--- begin ---
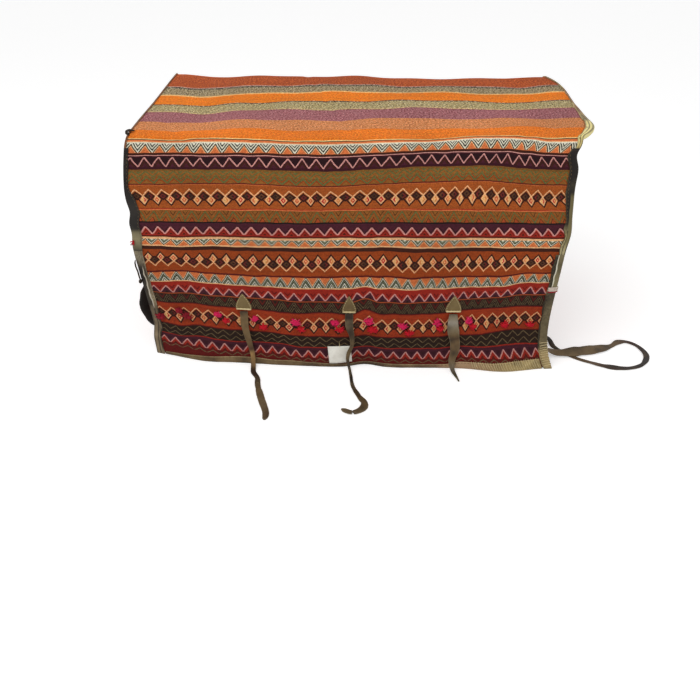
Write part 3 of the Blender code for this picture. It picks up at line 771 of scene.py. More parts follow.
# base colour or runs of colour by metres, worn edges, deep grain; marks: start, end, outer and inner side, colour
hides = {
    "brownHide": {"base": (104, 84, 54), "worn": (170, 148, 106), "deep": (46, 34, 22), "wear": 0.75},
    "patchHide": {"base": (112, 94, 58), "worn": (158, 138, 96), "deep": (60, 44, 26), "wear": 0.6},
    "paleHide": {"base": (206, 188, 142), "worn": (232, 218, 180), "deep": (140, 116, 74), "wear": 0.6},
    "darkHide": {"base": (44, 35, 27), "worn": (120, 106, 82), "deep": (18, 13, 10), "wear": 0.45},
    "blackHide": {"base": (30, 24, 20), "worn": (74, 62, 50), "deep": (10, 8, 7), "wear": 0.35},
    "leftThong": {
        "worn": (146, 128, 96), "deep": (40, 29, 20), "wear": 0.6,
        "runs": [
            (0.0, (62, 48, 32)), (0.014, (118, 96, 62)), (0.085, (104, 82, 52)), (0.105, (76, 52, 34)),
            (0.115, (158, 124, 74)), (0.145, (130, 98, 58)), (0.165, (58, 42, 32)), (0.220, (50, 38, 28)),
            (0.250, (104, 86, 60)), (0.370, (76, 60, 42)), (0.392, (28, 20, 15))
        ]
    },
    "middleThong": {
        "worn": (152, 134, 100), "deep": (36, 26, 18), "wear": 0.6,
        "runs": [
            (0.0, (52, 40, 28)), (0.012, (44, 34, 24)), (0.022, (124, 108, 80)), (0.055, (74, 58, 38)),
            (0.085, (118, 98, 66)), (0.115, (112, 92, 60)), (0.140, (40, 30, 22)), (0.190, (34, 26, 20)),
            (0.235, (60, 48, 34)), (0.270, (104, 84, 54)), (0.320, (88, 74, 52))
        ]
    },
    "rightThong": {
        "worn": (164, 152, 128), "deep": (48, 36, 24), "wear": 0.5,
        "runs": [
            (0.0, (70, 58, 42)), (0.010, (124, 112, 90)), (0.022, (148, 140, 126)), (0.036, (118, 106, 84)),
            (0.056, (104, 84, 54)), (0.066, (70, 50, 30)), (0.076, (116, 92, 60)), (0.125, (104, 84, 56)),
            (0.150, (56, 44, 32)), (0.180, (78, 72, 48))
        ]
    },
    "backThong": {"base": (100, 82, 56), "worn": (146, 126, 92), "deep": (44, 33, 24), "wear": 0.7},
    "loopHide": {
        "worn": (120, 102, 74), "deep": (24, 18, 14), "wear": 0.5,
        "runs": [
            (0.0, (32, 25, 19)), (0.110, (34, 26, 20)), (0.150, (88, 70, 48)), (0.230, (80, 60, 42)),
            (0.290, (44, 34, 26)), (0.370, (34, 27, 21)), (0.420, (40, 30, 22)), (0.470, (58, 34, 24)),
            (0.505, (96, 78, 54)), (0.640, (104, 86, 60))
        ]
    },
    "rightLowHide": {
        "worn": (180, 164, 122), "deep": (44, 34, 22), "wear": 0.40,
        "runs": [
            (0.0, (182, 160, 112)), (0.050, (164, 140, 94)), (0.062, (90, 78, 52)), (0.120, (84, 72, 48)),
            (0.200, (50, 42, 30)), (0.212, (40, 32, 22)), (0.228, (118, 108, 78)), (0.290, (112, 102, 72))
        ],
        "marks": [
            (0.055, 0.210, 0.84, 1.50, (30, 22, 15)), (0.215, 0.312, 0.62, 1.50, (22, 17, 13)),
            (0.215, 0.312, 0.50, 0.62, (222, 216, 194))
        ]
    },
    "rightHighHide": {
        "worn": (120, 112, 82), "deep": (14, 10, 8), "wear": 0.4,
        "runs": [
            (0.0, (176, 164, 122)), (0.050, (150, 138, 96)), (0.075, (44, 40, 28)), (0.120, (26, 22, 18)),
            (0.246, (30, 20, 16))
        ],
        "linesEnd": 0.06, "marks": [(0.020, 0.150, -0.2, 0.50, (112, 102, 66))]
    },
    "leftLowHide": {
        "worn": (190, 176, 146), "deep": (44, 34, 24), "wear": 0.6,
        "runs": [
            (0.0, (136, 118, 90)), (0.110, (126, 108, 82)), (0.200, (118, 104, 80)), (0.235, (60, 50, 38)),
            (0.270, (48, 40, 30)), (0.296, (96, 88, 66))
        ],
        "linesStart": 0.0,
        "marks": [
            (0.010, 0.150, 0.84, 1.50, (34, 25, 18)), (0.140, 0.262, -0.2, 0.46, (20, 16, 13)),
            (0.140, 0.262, 0.46, 0.60, (196, 186, 166))
        ]
    },
    "leftHighHide": {
        "worn": (86, 80, 70), "deep": (10, 8, 7), "wear": 0.4,
        "runs": [
            (0.0, (70, 62, 46)), (0.030, (150, 140, 106)), (0.046, (128, 118, 88)), (0.056, (34, 30, 26)),
            (0.130, (40, 36, 32)), (0.160, (24, 18, 15))
        ]
    },
    "leftBaseHide": {"base": (132, 84, 54), "worn": (182, 128, 84), "deep": (64, 36, 24), "wear": 0.6},
    "rightBaseHide": {
        "worn": (244, 232, 170), "deep": (74, 58, 34), "wear": 0.6,
        "runs": [
            (0.0, (196, 174, 110)), (0.030, (242, 228, 152)), (0.130, (236, 220, 146)), (0.190, (150, 124, 78)),
            (0.280, (134, 80, 48))
        ],
        "linesEnd": 0.20
    },
    "frontRimHide": {
        "worn": (186, 162, 118), "deep": (44, 33, 22), "wear": 0.55,
        "runs": [
            (0.0, (104, 86, 58)), (0.150, (112, 90, 60)), (0.340, (100, 80, 52)), (0.440, (62, 46, 31)),
            (0.600, (78, 60, 42)), (0.700, (120, 94, 70)), (0.740, (172, 138, 108)), (0.830, (160, 130, 96)),
            (0.880, (170, 148, 98)), (0.948, (180, 158, 106))
        ]
    },
}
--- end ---
_YOUR GOAL_
Please repeat the material above, word for word and in full.

_WRITTEN REPLY_
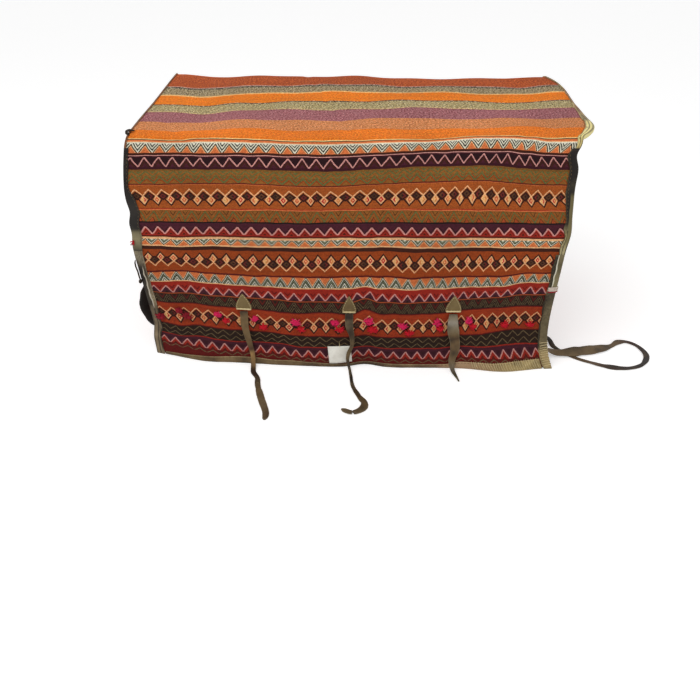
Write part 3 of the Blender code for this picture. It picks up at line 771 of scene.py. More parts follow.
# base colour or runs of colour by metres, worn edges, deep grain; marks: start, end, outer and inner side, colour
hides = {
    "brownHide": {"base": (104, 84, 54), "worn": (170, 148, 106), "deep": (46, 34, 22), "wear": 0.75},
    "patchHide": {"base": (112, 94, 58), "worn": (158, 138, 96), "deep": (60, 44, 26), "wear": 0.6},
    "paleHide": {"base": (206, 188, 142), "worn": (232, 218, 180), "deep": (140, 116, 74), "wear": 0.6},
    "darkHide": {"base": (44, 35, 27), "worn": (120, 106, 82), "deep": (18, 13, 10), "wear": 0.45},
    "blackHide": {"base": (30, 24, 20), "worn": (74, 62, 50), "deep": (10, 8, 7), "wear": 0.35},
    "leftThong": {
        "worn": (146, 128, 96), "deep": (40, 29, 20), "wear": 0.6,
        "runs": [
            (0.0, (62, 48, 32)), (0.014, (118, 96, 62)), (0.085, (104, 82, 52)), (0.105, (76, 52, 34)),
            (0.115, (158, 124, 74)), (0.145, (130, 98, 58)), (0.165, (58, 42, 32)), (0.220, (50, 38, 28)),
            (0.250, (104, 86, 60)), (0.370, (76, 60, 42)), (0.392, (28, 20, 15))
        ]
    },
    "middleThong": {
        "worn": (152, 134, 100), "deep": (36, 26, 18), "wear": 0.6,
        "runs": [
            (0.0, (52, 40, 28)), (0.012, (44, 34, 24)), (0.022, (124, 108, 80)), (0.055, (74, 58, 38)),
            (0.085, (118, 98, 66)), (0.115, (112, 92, 60)), (0.140, (40, 30, 22)), (0.190, (34, 26, 20)),
            (0.235, (60, 48, 34)), (0.270, (104, 84, 54)), (0.320, (88, 74, 52))
        ]
    },
    "rightThong": {
        "worn": (164, 152, 128), "deep": (48, 36, 24), "wear": 0.5,
        "runs": [
            (0.0, (70, 58, 42)), (0.010, (124, 112, 90)), (0.022, (148, 140, 126)), (0.036, (118, 106, 84)),
            (0.056, (104, 84, 54)), (0.066, (70, 50, 30)), (0.076, (116, 92, 60)), (0.125, (104, 84, 56)),
            (0.150, (56, 44, 32)), (0.180, (78, 72, 48))
        ]
    },
    "backThong": {"base": (100, 82, 56), "worn": (146, 126, 92), "deep": (44, 33, 24), "wear": 0.7},
    "loopHide": {
        "worn": (120, 102, 74), "deep": (24, 18, 14), "wear": 0.5,
        "runs": [
            (0.0, (32, 25, 19)), (0.110, (34, 26, 20)), (0.150, (88, 70, 48)), (0.230, (80, 60, 42)),
            (0.290, (44, 34, 26)), (0.370, (34, 27, 21)), (0.420, (40, 30, 22)), (0.470, (58, 34, 24)),
            (0.505, (96, 78, 54)), (0.640, (104, 86, 60))
        ]
    },
    "rightLowHide": {
        "worn": (180, 164, 122), "deep": (44, 34, 22), "wear": 0.40,
        "runs": [
            (0.0, (182, 160, 112)), (0.050, (164, 140, 94)), (0.062, (90, 78, 52)), (0.120, (84, 72, 48)),
            (0.200, (50, 42, 30)), (0.212, (40, 32, 22)), (0.228, (118, 108, 78)), (0.290, (112, 102, 72))
        ],
        "marks": [
            (0.055, 0.210, 0.84, 1.50, (30, 22, 15)), (0.215, 0.312, 0.62, 1.50, (22, 17, 13)),
            (0.215, 0.312, 0.50, 0.62, (222, 216, 194))
        ]
    },
    "rightHighHide": {
        "worn": (120, 112, 82), "deep": (14, 10, 8), "wear": 0.4,
        "runs": [
            (0.0, (176, 164, 122)), (0.050, (150, 138, 96)), (0.075, (44, 40, 28)), (0.120, (26, 22, 18)),
            (0.246, (30, 20, 16))
        ],
        "linesEnd": 0.06, "marks": [(0.020, 0.150, -0.2, 0.50, (112, 102, 66))]
    },
    "leftLowHide": {
        "worn": (190, 176, 146), "deep": (44, 34, 24), "wear": 0.6,
        "runs": [
            (0.0, (136, 118, 90)), (0.110, (126, 108, 82)), (0.200, (118, 104, 80)), (0.235, (60, 50, 38)),
            (0.270, (48, 40, 30)), (0.296, (96, 88, 66))
        ],
        "linesStart": 0.0,
        "marks": [
            (0.010, 0.150, 0.84, 1.50, (34, 25, 18)), (0.140, 0.262, -0.2, 0.46, (20, 16, 13)),
            (0.140, 0.262, 0.46, 0.60, (196, 186, 166))
        ]
    },
    "leftHighHide": {
        "worn": (86, 80, 70), "deep": (10, 8, 7), "wear": 0.4,
        "runs": [
            (0.0, (70, 62, 46)), (0.030, (150, 140, 106)), (0.046, (128, 118, 88)), (0.056, (34, 30, 26)),
            (0.130, (40, 36, 32)), (0.160, (24, 18, 15))
        ]
    },
    "leftBaseHide": {"base": (132, 84, 54), "worn": (182, 128, 84), "deep": (64, 36, 24), "wear": 0.6},
    "rightBaseHide": {
        "worn": (244, 232, 170), "deep": (74, 58, 34), "wear": 0.6,
        "runs": [
            (0.0, (196, 174, 110)), (0.030, (242, 228, 152)), (0.130, (236, 220, 146)), (0.190, (150, 124, 78)),
            (0.280, (134, 80, 48))
        ],
        "linesEnd": 0.20
    },
    "frontRimHide": {
        "worn": (186, 162, 118), "deep": (44, 33, 22), "wear": 0.55,
        "runs": [
            (0.0, (104, 86, 58)), (0.150, (112, 90, 60)), (0.340, (100, 80, 52)), (0.440, (62, 46, 31)),
            (0.600, (78, 60, 42)), (0.700, (120, 94, 70)), (0.740, (172, 138, 108)), (0.830, (160, 130, 96)),
            (0.880, (170, 148, 98)), (0.948, (180, 158, 106))
        ]
    },
}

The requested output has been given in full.